» **Task to carry out**
What number of lines in the material contain the word "slide"? Give that number alone.

## START Data block

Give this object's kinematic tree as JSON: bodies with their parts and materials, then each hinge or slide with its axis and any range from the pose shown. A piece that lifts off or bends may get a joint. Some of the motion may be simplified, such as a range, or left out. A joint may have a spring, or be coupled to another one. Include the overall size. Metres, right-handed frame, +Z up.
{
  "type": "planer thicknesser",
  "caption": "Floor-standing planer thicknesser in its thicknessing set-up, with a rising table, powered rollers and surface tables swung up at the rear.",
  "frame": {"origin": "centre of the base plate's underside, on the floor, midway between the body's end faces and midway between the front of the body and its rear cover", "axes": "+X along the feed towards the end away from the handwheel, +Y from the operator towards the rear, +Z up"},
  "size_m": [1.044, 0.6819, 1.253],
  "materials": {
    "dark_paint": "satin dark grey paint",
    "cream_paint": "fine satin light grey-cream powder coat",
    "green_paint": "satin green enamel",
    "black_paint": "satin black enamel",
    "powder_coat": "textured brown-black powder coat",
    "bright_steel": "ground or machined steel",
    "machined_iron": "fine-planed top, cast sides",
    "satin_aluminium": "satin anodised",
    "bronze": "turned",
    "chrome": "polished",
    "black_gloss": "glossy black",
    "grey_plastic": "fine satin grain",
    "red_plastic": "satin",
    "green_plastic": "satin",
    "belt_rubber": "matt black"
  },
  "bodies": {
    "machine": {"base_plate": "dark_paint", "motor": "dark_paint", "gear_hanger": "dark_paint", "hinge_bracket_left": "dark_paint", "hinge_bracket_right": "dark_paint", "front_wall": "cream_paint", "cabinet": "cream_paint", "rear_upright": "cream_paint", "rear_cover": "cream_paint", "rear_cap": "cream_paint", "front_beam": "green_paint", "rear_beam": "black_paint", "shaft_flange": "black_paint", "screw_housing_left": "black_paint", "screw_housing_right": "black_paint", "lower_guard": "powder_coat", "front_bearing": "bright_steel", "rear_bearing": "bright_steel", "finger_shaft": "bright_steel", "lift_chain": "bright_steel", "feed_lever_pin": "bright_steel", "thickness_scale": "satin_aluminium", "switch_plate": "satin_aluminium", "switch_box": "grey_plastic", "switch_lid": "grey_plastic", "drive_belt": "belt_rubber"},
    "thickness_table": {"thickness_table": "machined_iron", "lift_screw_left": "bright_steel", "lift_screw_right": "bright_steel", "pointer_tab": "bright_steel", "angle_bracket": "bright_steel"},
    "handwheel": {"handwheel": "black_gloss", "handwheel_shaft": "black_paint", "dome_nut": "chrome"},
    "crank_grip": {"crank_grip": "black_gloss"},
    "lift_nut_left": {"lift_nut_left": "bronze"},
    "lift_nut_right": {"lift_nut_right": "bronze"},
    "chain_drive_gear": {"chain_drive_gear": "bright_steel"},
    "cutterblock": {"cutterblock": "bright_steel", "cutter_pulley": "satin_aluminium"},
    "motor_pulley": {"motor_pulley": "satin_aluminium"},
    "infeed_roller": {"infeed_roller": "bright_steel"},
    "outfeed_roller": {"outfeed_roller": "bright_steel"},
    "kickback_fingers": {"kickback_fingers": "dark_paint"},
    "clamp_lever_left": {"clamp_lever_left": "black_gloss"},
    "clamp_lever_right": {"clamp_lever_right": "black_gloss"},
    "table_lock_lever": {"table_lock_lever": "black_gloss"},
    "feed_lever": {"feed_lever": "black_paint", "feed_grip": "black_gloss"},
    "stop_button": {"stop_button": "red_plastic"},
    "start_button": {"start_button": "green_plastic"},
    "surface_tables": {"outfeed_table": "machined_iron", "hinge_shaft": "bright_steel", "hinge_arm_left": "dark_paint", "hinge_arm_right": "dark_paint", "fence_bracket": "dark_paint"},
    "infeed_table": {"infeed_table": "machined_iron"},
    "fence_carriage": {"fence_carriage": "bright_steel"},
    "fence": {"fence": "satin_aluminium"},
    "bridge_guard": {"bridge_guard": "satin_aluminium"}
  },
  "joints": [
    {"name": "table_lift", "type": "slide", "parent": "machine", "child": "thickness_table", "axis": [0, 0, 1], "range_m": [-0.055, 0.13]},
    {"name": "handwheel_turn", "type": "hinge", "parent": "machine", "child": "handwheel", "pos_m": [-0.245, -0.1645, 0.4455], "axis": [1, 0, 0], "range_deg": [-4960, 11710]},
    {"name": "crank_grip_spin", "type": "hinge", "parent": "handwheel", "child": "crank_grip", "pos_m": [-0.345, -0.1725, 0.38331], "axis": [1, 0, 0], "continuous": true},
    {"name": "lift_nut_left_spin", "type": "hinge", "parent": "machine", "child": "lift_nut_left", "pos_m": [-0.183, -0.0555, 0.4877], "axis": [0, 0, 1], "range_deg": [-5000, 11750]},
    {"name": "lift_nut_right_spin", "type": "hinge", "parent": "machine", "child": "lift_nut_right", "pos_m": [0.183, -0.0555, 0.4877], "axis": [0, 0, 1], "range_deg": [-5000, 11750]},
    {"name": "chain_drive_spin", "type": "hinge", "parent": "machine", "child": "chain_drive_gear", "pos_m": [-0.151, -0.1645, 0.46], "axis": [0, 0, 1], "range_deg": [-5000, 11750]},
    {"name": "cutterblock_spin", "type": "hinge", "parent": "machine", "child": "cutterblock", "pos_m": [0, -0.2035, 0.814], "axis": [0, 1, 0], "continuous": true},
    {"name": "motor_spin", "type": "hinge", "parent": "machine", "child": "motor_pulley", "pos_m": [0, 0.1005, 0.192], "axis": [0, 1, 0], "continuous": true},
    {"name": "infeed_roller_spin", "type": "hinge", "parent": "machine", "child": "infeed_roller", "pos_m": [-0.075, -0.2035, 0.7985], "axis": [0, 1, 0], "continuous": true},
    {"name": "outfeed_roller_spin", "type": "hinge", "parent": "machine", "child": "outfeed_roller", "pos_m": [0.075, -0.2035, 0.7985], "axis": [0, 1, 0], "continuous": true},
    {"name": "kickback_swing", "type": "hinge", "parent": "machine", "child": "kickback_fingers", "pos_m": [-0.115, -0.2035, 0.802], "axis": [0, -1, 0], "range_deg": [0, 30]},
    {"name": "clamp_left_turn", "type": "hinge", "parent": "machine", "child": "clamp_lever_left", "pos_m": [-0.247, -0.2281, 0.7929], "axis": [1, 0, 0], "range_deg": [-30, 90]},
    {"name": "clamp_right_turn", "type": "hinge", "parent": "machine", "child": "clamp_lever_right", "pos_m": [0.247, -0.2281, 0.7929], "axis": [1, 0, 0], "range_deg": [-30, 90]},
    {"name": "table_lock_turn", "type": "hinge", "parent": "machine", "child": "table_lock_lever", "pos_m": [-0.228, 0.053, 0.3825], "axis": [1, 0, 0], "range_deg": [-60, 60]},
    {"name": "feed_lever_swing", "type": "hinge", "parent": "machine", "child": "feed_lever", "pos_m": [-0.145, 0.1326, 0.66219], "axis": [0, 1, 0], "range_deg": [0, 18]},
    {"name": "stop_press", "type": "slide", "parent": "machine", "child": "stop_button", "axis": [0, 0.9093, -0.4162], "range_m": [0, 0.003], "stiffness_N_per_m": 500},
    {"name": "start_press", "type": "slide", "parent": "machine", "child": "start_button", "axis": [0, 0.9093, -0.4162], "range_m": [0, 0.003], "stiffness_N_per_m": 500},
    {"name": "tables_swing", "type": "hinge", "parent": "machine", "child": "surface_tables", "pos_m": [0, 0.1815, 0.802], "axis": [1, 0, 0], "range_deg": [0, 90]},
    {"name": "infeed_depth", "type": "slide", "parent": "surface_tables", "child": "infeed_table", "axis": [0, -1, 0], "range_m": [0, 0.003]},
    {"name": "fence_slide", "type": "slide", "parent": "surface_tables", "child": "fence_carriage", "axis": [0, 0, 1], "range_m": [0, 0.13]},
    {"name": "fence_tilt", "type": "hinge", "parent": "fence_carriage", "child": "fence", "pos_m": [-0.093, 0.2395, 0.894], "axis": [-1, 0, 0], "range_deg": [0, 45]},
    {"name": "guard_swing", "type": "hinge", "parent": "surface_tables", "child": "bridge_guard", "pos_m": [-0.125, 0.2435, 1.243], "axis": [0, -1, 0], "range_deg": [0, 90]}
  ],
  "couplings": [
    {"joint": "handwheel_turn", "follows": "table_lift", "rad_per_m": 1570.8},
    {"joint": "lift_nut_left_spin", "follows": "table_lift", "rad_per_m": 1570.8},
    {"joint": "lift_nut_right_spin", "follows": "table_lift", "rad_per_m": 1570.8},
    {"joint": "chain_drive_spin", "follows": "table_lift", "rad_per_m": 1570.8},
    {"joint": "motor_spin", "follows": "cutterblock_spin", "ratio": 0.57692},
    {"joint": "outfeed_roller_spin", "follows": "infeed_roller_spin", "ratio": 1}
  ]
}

## END Data block

» **Response**
6